_The request_. Find and return each line containing "scene".

_Recorded information_.

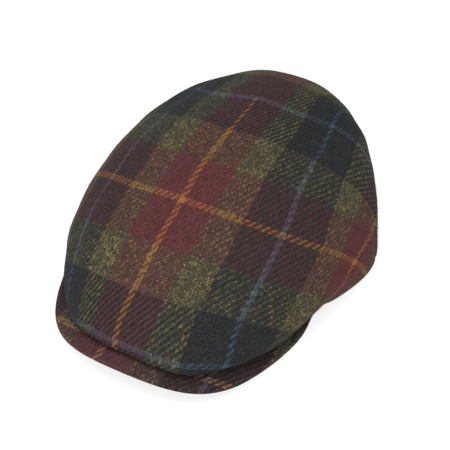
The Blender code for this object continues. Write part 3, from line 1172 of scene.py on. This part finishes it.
def make_light():
    """A wide soft lamp overhead, a weak one low in front, and a pale sky all round."""
    world = bpy.data.worlds.new("pale_sky")
    bpy.context.scene.world = world
    world.use_nodes = True
    r = Recipe(world.node_tree)
    direction = r.node("ShaderNodeTexCoord").outputs["Generated"]
    apart = r.node("ShaderNodeSeparateXYZ")
    r.feed(apart.inputs[0], direction)
    bright = r.ramp(apart.outputs[2], [(height, (glow, glow, glow, 1.0)) for height, glow in SKY], "LINEAR")
    r.feed(world.node_tree.nodes["Background"].inputs["Color"], bright)
    for lamp in LAMPS:
        light = bpy.data.lights.new(lamp.name, "AREA")
        light.shape = "DISK"
        light.size = lamp.size
        light.energy = lamp.power
        holder = bpy.data.objects.new(lamp.name, light)
        holder.location = lamp.place
        holder.rotation_euler = Vector(lamp.place).to_track_quat("Z", "Y").to_euler()
        bpy.context.scene.collection.objects.link(holder)


def make_camera():
    """The photograph's view. The lens has no shift, so the camera turns a little to frame the cap."""
    azimuth, elevation = radians(CAMERA_AZIMUTH), radians(CAMERA_ELEVATION)
    back = Vector((sin(azimuth) * cos(elevation), -cos(azimuth) * cos(elevation), sin(elevation)))
    right = Vector((cos(azimuth), sin(azimuth), 0.0))
    up = back.cross(right)
    aside = TARGET_PIXEL[0] - 0.5 * IMAGE_SIZE
    above = 0.5 * IMAGE_SIZE - TARGET_PIXEL[1]
    axis = -back * FOCAL_PIXELS - right * aside - up * above
    camera = bpy.data.cameras.new("camera")
    camera.lens = FOCAL_PIXELS * camera.sensor_width / IMAGE_SIZE
    camera.clip_end = CAMERA_CLIP
    holder = bpy.data.objects.new("camera", camera)
    z = -axis.normalized()
    x = (right - z * right.dot(z)).normalized()
    turned = Matrix((x, z.cross(x), z)).transposed()
    spot = Vector(CAMERA_TARGET) + back * CAMERA_DISTANCE
    holder.matrix_world = Matrix.Translation(spot) @ turned.to_4x4()
    bpy.context.scene.collection.objects.link(holder)
    bpy.context.scene.camera = holder


def main():
    bpy.context.scene.view_settings.view_transform = "Standard"
    make_camera()
    make_light()
    make_floor()
    group = tweed_group()
    for node, make, painted_shade_and_saturation in (("crown", make_crown, CROWN_PAINTED_SHADE_AND_SATURATION), ("peak", make_peak, PEAK_PAINTED_SHADE_AND_SATURATION)):
        piece, fuzz = make(tweed(node + "_tweed", group, painted_shade_and_saturation), fuzz_wool(node + "_fuzz_wool", group))
        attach(piece, "root")
        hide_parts(node)
        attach(fuzz, "root")


main()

_Answer to the problem_.
The Blender code for this object continues. Write part 3, from line 1172 of scene.py on. This part finishes it.
    bpy.context.scene.world = world
        bpy.context.scene.collection.objects.link(holder)
    bpy.context.scene.collection.objects.link(holder)
    bpy.context.scene.camera = holder
    bpy.context.scene.view_settings.view_transform = "Standard"